Love is that liquor sweet and most divine,
Which my God feels as blood; but I, as wine

Throughout these forty days, the Holy Spirit mends our confused minds in manifold means of grace: Meditation on Scripture, prayer, self-denial and deeds of mercy are chief among them. Through them we see afresh the truth of our own sinful predilections, the Father’s infinite mercy, and the Son’s perfect obedience. And we learn, as it were, ‘our place.’ We learn that we are creatures, the product of God’s love. And we learn anew that His commandments, like his creation are good, that they constitute our good and form the basis of the miraculous life in us, chiefly witnessed in our reception of Christ’s Body and Blood in the Sacrament of the New Covenant. It is a profound truth of Lent traditionally observed that the farther we travel its pilgrim way, the clearer the truth of our sin and God’s love become. The increasing intensity of Passiontide, Holy Week, the three days of the Triduum Sacrum, and finally Good Friday itself, are like curtains being drawn in a pageant of revelation, one discomfiting truth preparing us for the next. The institution of the Sacrament of Holy Communion on Maundy Thursday, the night of love’s betrayal, is the constant, sacred reminder that Christ, who is at once all God and all human, has made the instrument of shameful death to be the throne of His glory.
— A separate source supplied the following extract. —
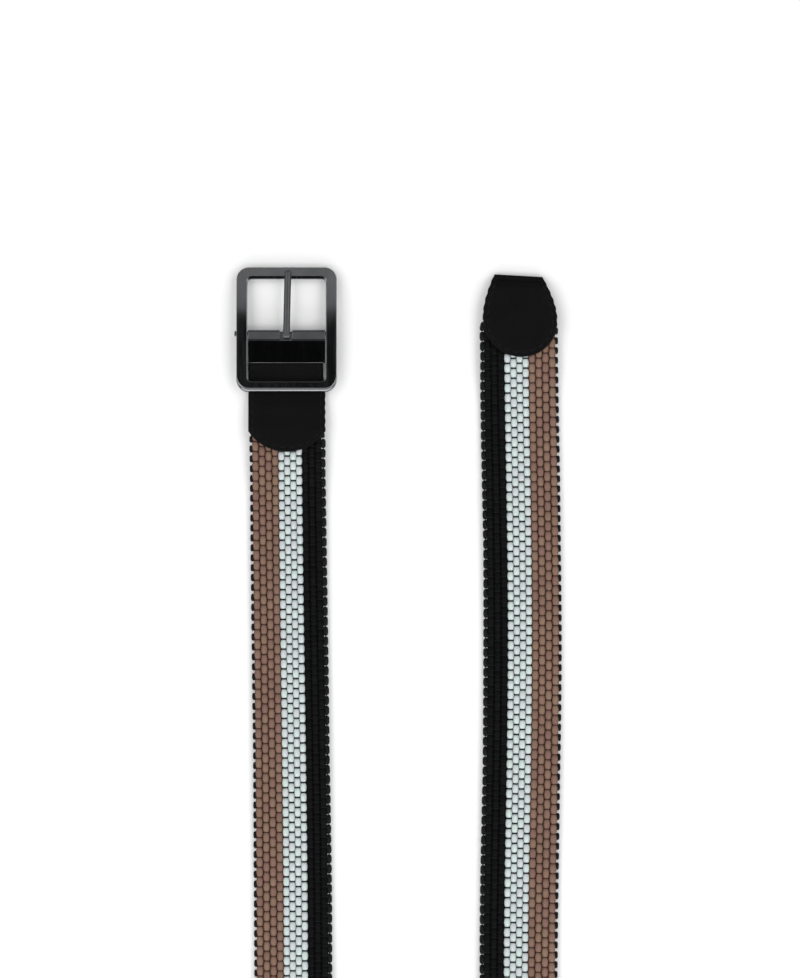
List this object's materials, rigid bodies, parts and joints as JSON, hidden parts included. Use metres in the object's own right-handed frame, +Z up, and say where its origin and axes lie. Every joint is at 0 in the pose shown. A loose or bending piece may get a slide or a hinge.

On the Cross we see His blood shed and His Body broken, we see our sin in all its terrible consequence: We would not simply be as gods, we would kill the very God who made us. And yet, as the sacrament reminds us, what seems bread and wine to us is at once His Blood outpoured and His Body broken: it is His love for us accomplished not simply despite our sin, but through our sin. The distance between our sin and God’s love would seem infinite (‘spacious’ as Herbert would put it), and yet the two are one in a mystery at once beyond our telling and perfectly believable.
It is believable because it is God alone that make everything out of nothing, who gave us this something made out of nothing. And despite our vain attempts to bring the ‘less than something’ of sin and lies into God’s good order, He has taken that “less than something” on the Cross and given to us more than even we had at that beginning. For we have more than the goodness of Eden wherein we were first placed, we have the greater goodness, the “more than something” of an eternal relationship with God the Father, God the Son and God the Holy Spirit in eternity. That is the miracle we recall in these words of institution: That we sinners have been invited to drink this wine with our Savior in the Kingdom of God.

 

The Rev. Edward Rix
All Saints, Wynnewood

March 15, 2018

Thursday after the Fourth Sunday in Lent

Pilate spoke to them again, ‘Then what do you wish me to do with the man you call the King of the Jews?’ They shouted back, ‘Crucify him!’   Mark 15:12-13

 

Shouts of ‘Crucify him!’ coming from the crowd that was, only shortly before, hailing Jesus as a king, demonstrate how quickly we can be swayed. The values we hold as individuals can often be suppressed and supplanted by the loud cries of the crowd. We may fool ourselves into thinking we are above such peer pressure, but how often do we pause when writing a sermon because we start to think about who it might offend? How often have we heard or supplanted Jesus’ message of justice to one of mere charity because it fits more neatly and comfortably with our lifestyle? Lent allows us time to reflect on those “sins of omission” when we find ourselves looking more like the crowd than disciples of Jesus and we fail to act although we know better.

 


Most merciful God, we confess that we have sinned against you in thought, word, and deed, by what we have done, and by what we have left undone. We have not loved you with our whole heart; we have not loved our neighbors as ourselves. We are truly sorry and we humbly repent. For the sake of your Son Jesus Christ, have mercy on us and forgive us; that we may delight in your will, and walk in your ways, to the glory of your Name. Amen.